I was in a band called Groove Solution. Because there was a groove crisis, and we solved it.
The profession is rife with fear about your age, about your validly, longevity, appearance. It's vanity, and it's hard to sort of avoid all those things; they come at you as an actor.
My dad wanted to be a musician, so when I started playing guitar, he was like, 'Go for it.' That is what I did for ages; I was in bands. And then I went to university and got into comedy somehow.
Comedians are not well people. Well people are not drawn to creating.
We did have that, in the background of the character and the show, 'Mindhorn,' set on the Isle of Man, that every episode they would have to mention the temperate microclimate of the Isle of Man.
I like the countryside. I like chopping wood. I'd like to be a carpenter.
In comedy terms, usually when the weather's bad, it goes much better. When it's sunny, people don't come to see comedy gigs because they're all really happy and don't need cheering up.

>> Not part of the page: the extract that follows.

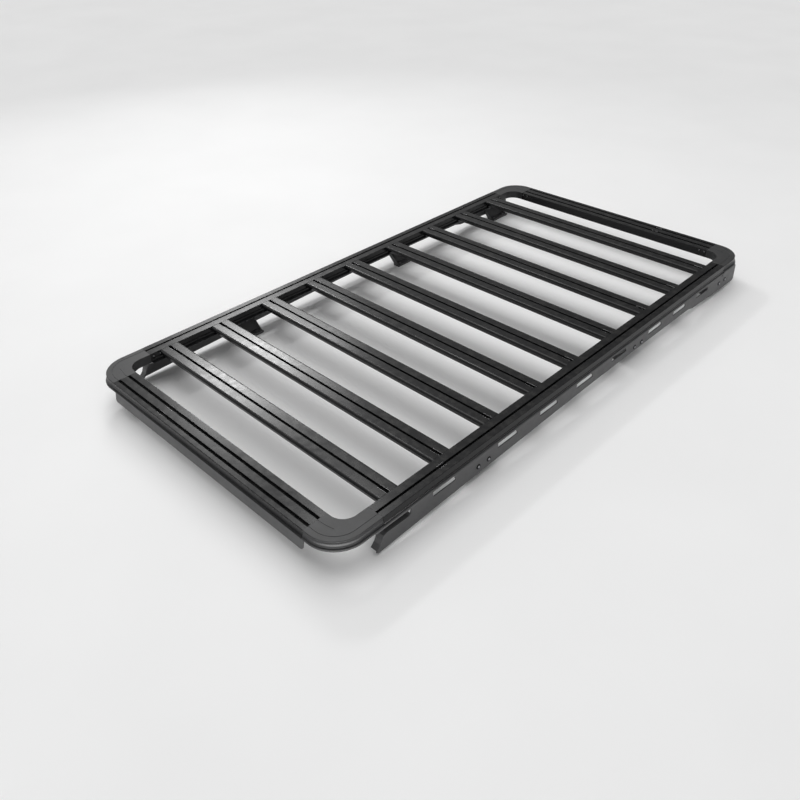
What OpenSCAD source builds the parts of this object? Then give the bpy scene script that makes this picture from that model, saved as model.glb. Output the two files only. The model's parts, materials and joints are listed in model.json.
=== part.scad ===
// Flat platform roof rack: a slatted aluminium deck on two cut-out side plates.
// +Z is up, -Y is the front, +X is the vehicle's left. The feet stand on z = 0.

/* [Deck] */
// Length of the deck from front edge to rear edge
deck_length = 2382; // [2100:1:2700]
// Width of the deck across both side rails
deck_width = 1247; // [1100:1:1450]
// Height of the deck's top face above the foot pads
deck_height = 125; // [122:1:160]
// Depth of the outer frame, top face to underside
frame_depth = 34; // [30:1:40]
// Wall thickness of every extrusion
wall = 2.5; // [2:0.1:3]

/* [Slots] */
// Width of a slot's mouth in the slats and side rails
slot_mouth = 9; // [8:0.5:10]
// Width of a slot's mouth in the end members
member_mouth = 11; // [9:0.5:12]
// Thickness of the lips beside a slot's mouth
slot_lip = 3; // [2.5:0.1:3.5]
// Width of the cavity under the lips
slot_cavity = 18; // [16:0.5:20]
// Depth of the cavity under the lips
slot_room = 7; // [6:0.5:8]
// Width of the wide entries through the lips, for bolt heads
entry_width = 14; // [12:0.5:16]
// Length of a slat's entry, one at each end
entry_length = 36; // [30:1:45]
// Length of the single entry in a rail's or end member's slot
notch_length = 30; // [20:1:40]

/* [Side rails] */
// Width of a side rail's top face
rail_width = 60; // [56:1:70]
// Slot's centre line, from the rail's inner edge
rail_slot_at = 33; // [30:1:35]
// Width of the shelf that carries the slats' ends
shelf_width = 4; // [3:0.5:6]
// Width of the flange along the rail's foot, inside the deck
rail_flange = 12; // [8:1:16]
// Radius of the bead along the rail's outer side
bead_radius = 3.5; // [3:0.1:4.5]
// Depth of the bead's middle below the deck
bead_depth = 23; // [21:0.5:25]
// How far the rail's foot stands in from its top edge
rail_undercut = 4; // [2:0.5:8]

/* [End members] */
// Width of the front and rear members' top face
member_width = 88; // [84:1:100]
// Inner slot's centre line, from the member's inner edge
inner_slot_at = 29; // [27:1:31]
// Outer slot's centre line, from the member's inner edge
outer_slot_at = 66; // [64:1:68]
// Radius of the cove along the outer side
cove_radius = 15; // [13:0.5:17]
// Radius of the rounded lip under the cove
skirt_radius = 5; // [4:0.5:6]
// How far the lip stands out past the top edge
skirt_reach = 7; // [5:0.5:9]

/* [Corner castings] */
// Length of a casting along the side rail
corner_length = 181; // [160:1:200]
// Length of a casting along the end member
corner_across = 123.5; // [115:0.5:150]
// Radius of the outer corner, at the top edge
corner_radius = 100; // [90:1:110]
// Radius of the inner corner
corner_inner_radius = 50; // [40:1:55]
// Radius of the groove that joins the slots round a casting
groove_radius = 79; // [70:1:82]
// Width of a casting's grooves
groove_width = 2; // [1:0.1:3]
// Depth of a casting's grooves
groove_depth = 1; // [0.5:0.1:2]

/* [Slats] */
// Width of a slat across its widest point
slat_width = 82; // [74:1:90]
// Depth of a slat
slat_depth = 20; // [18:0.5:22]
// Radius of a slat's upper edges
slat_round = 9; // [6:0.5:10]
// How much narrower the slat's foot is, each side
slat_taper = 2; // [1:0.5:3]

/* [Side plates] */
// Thickness of the plate
plate_thick = 4; // [3:0.5:5]
// How far the plate's face stands out past the rail's top edge
plate_out = 3.5; // [2:0.5:5]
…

I ran off stage at my first gig. Halfway through it, I forgot my lines and didn't know what to do, so I just ran out of the building down towards a lake. I was going to throw myself in, but the compere came out and said, 'No, it's going well, come back and finish the gig!'
The secret of comedy is don't grow up. That's why some comedians are a nightmare, because they never grow up.
People can see that we are part of a tradition of absurd comedy, stretching from Spike Milligan and Peter Cook through to Monty Python and Vic Reeves. We're not like Ricky Gervais's hyper-real cringe comedy. We're at the other end of the scale, but there's room for the sillier stuff, too.